## Wednesday, March 24, 2010

### Fox 265 - Solutions

Joe has already posted a straightforward solution for Fox 265. Below are several more:

Pure Geometry - Little Trigonometry by Bleaug: a=angle(CMD)=angle(CBD)=angle(AOC)
PP'=AA'=2.A'P' therefore tan(angle(PAB))=1/4. Take B' such that PB//P'B' then angle(A'P'B')=angle(PAB). By construction OA'=OB', so tan(a)=A'P'/OA'=2.A'P'/A'B'=2/tan(angle(A'P'B'))=8.

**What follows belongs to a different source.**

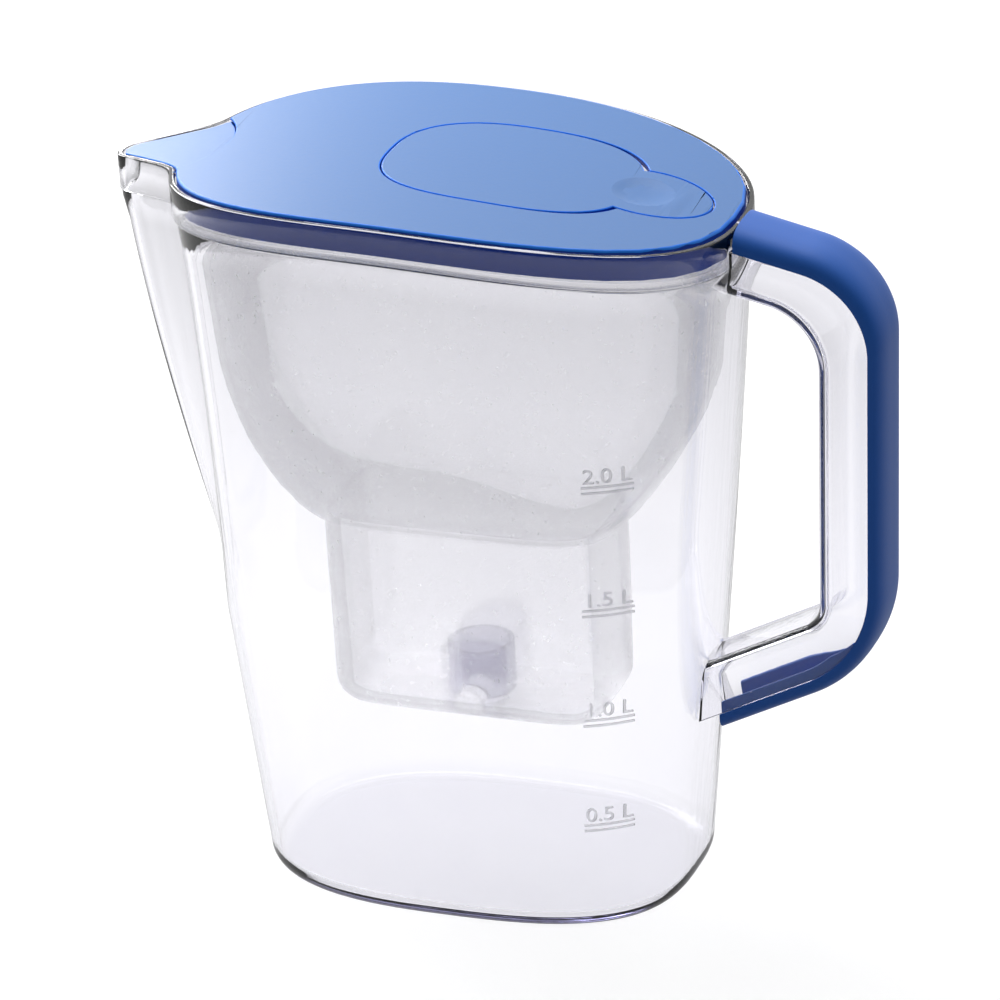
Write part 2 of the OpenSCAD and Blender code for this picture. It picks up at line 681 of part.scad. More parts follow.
// The ledge inside the opening that the closed flap lies on
module flap_seat() {
    difference() {
        intersection() {
            block() difference() {
                flap_oval(flap_gap + skirt_t);
                flap_oval(-seat_w);
                translate([seat_end_x, -rim_half_w]) square([2 * rim_half_w, 2 * rim_half_w]);
            }
            under_arch(lid_t - bite);
        }
        under_arch(flap_t + seat_gap + seat_t);
        difference() {
            block() flap_oval(flap_gap);
            under_arch(flap_t + seat_gap);
        }
    }
}

module lid_ring() {
    ring_inset = lid_inset + ring_set_back;
    color(lid_colour)
        difference() {
            intersection() {
                block() difference() {
                    oval_plan(ring_inset);
                    oval_plan(ring_inset + skirt_t);
                }
                under_arch(band_depth);
            }
            under_arch(ring_depth);
            step_cut(step_relief);
        }
}

// ---------------------------------------------------------------- fill flap

module fill_flap() {
    dimple_r = 40;
    dimple_depth = 0.9;
    dimple_x = 71.5;
    rib_t = 1.6;
    rib_depth = 4.6;
    rib_y = 10.5;
    rib_end_x = flap_x - flap_half_l + 6;
    color(lid_colour)
        difference() {
            union() {
                intersection() {
                    block() keyhole(0);
                    difference() {
                        under_arch(0);
                        under_arch(flap_t);
                    }
                }
                both_sides() {
                    translate(flap_axis) {
                        y_bar(pin_r, rib_y, flap_lug_y[1] - bite);
                        y_bar(knuckle_r, rib_y, flap_boss_y);
                    }
                    intersection() {
                        translate([rib_end_x, rib_y, block_low])
                            cube([flap_hinge_x - rib_end_x, rib_t, block_h]);
                        difference() {
                            under_arch(flap_t / 2);
                            under_arch(rib_depth);
                        }
                    }
                }
            }
            translate([dimple_x, 0, lid_h(dimple_x) + dimple_r - dimple_depth])
                sphere(r = dimple_r, $fn = 180);
        }
}

// ---------------------------------------------------------------- spout flap

module spout_flap() {
    color(lid_colour)
        union() {
            difference() {
                intersection() {
                    block() rim_outline(lid_inset);
                    step_cut(-spout_flap_gap);
                    under_arch(spout_flap_drop);
                }
                under_arch(spout_flap_drop + spout_flap_t);
                both_sides() translate([spout_axis[0] - spout_knuckle_r, spout_corner_y, block_low])
                    cube([step_r, step_r, block_h]);
            }
            both_sides() translate(spout_axis) y_bar(spout_pin_r, spout_pin_y[0], spout_pin_y[1]);
        }
}

jug_shell();
handle_frame();
handle_grip();
level_marks();
funnel_bowl();
guide_tube();
lid_cover();
lid_ring();
fill_flap();
spout_flap();
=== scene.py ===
import math

import bmesh
import bpy
from mathutils import Matrix, Vector


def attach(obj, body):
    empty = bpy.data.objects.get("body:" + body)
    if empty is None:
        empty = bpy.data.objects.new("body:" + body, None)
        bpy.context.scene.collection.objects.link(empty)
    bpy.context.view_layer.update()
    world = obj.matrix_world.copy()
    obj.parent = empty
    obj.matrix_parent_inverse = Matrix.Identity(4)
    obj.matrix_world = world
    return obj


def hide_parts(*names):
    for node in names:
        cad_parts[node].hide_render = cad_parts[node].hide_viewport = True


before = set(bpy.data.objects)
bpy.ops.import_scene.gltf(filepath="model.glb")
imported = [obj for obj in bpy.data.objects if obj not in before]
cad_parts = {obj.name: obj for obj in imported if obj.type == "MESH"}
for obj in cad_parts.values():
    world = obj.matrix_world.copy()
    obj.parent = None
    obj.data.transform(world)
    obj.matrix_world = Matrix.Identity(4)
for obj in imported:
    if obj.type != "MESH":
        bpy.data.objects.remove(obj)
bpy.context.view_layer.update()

# ---------------------------------------------------------------- studio
# A plain white table under a wide softbox from above and behind, with a smaller one from behind on
# the spout's side. The camera has a long lens and looks a little down from the handle's side.
sheet = bpy.context.scene
sheet.view_settings.view_transform = "Standard"

camera_right = Vector((0.9382, 0.3421, -0.0520))
camera_up = Vector((-0.0998, 0.4115, 0.9059))
camera_forward = Vector((-0.3314, 0.8447, -0.4202))
lens = bpy.data.cameras.new("camera")
lens.sensor_width = 36
lens.lens = 216.05
lens.clip_end = 20
camera = bpy.data.objects.new("camera", lens)
turn = Matrix((camera_right, camera_up, -camera_forward)).transposed()
camera.matrix_world = Matrix.Translation((0.65891, -1.65199, 0.95245)) @ turn.to_4x4()
sheet.collection.objects.link(camera)
sheet.camera = camera


def softbox(name, place, aim, width, height, power):
    """A rectangular area light at a place, turned towards its aim."""
    light = bpy.data.lights.new(name, "AREA")
    light.shape = "RECTANGLE"
    light.size = width
    light.size_y = height
    light.energy = power
    lamp = bpy.data.objects.new(name, light)
    lamp.location = place
    lamp.rotation_euler = (Vector(aim) - Vector(place)).to_track_quat("-Z", "Y").to_euler()
    sheet.collection.objects.link(lamp)


softbox("overhead", (-0.2, 0.45, 1.2), (0, 0, 0.15), 1.1, 0.8, 8)
softbox("back_left", (-0.59, 0.46, 0.59), (-0.06, -0.02, 0.25), 0.5, 0.45, 5.4)


def wire(tree, kind, links=(), **values):
    """One node, with its plain values set and its inputs joined to (socket, source) pairs."""
    made = tree.nodes.new(kind)
    for name, value in values.items():
        setattr(made, name, value)
    for socket, source in links:
        if isinstance(source, bpy.types.NodeSocket):
            tree.links.new(source, made.inputs[socket])
        else:
            made.inputs[socket].default_value = source
    return made


def ranged(tree, value, low, high, start, end, curve="LINEAR"):
    """A value between low and high, brought to the same place between start and end."""
    links = [(0, value), (1, low), (2, high), (3, start), (4, end)]
    return wire(tree, "ShaderNodeMapRange", links, interpolation_type=curve).outputs[0]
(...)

More Trigonometry by Yu: Radius of the small circle is r, radius of the large circle is R.
tanθ = 1/4, tanΦ=tan2θ=2tanθ/(1-tanθ^2) = 8/15
so, r / sqrt(R^2 - r^2) = 8/15 => R = (17/8)r
tan* = r / (R - 2r) = 8.

Nice use of Pythagoras By Bob Ryden: Inscribed m(ABC) = (1/2) m(AOC) = m(POQ), so we can find m(POQ).
Let M be the midpoint of LN. Draw OM and ON.
Let radius of small circle = a.
Let PO = x.
Then radius of large circle = 2a + x.
OM = 2a – x.
MN = a.
ON = radius of large circle = 2a + x.
OM^2 + MN^2 = ON^2.
(2a – x)^2 + a^2 = (2a + x)^2
a = 8x
tan (ABC) = tan (POQ) = a/x = 8.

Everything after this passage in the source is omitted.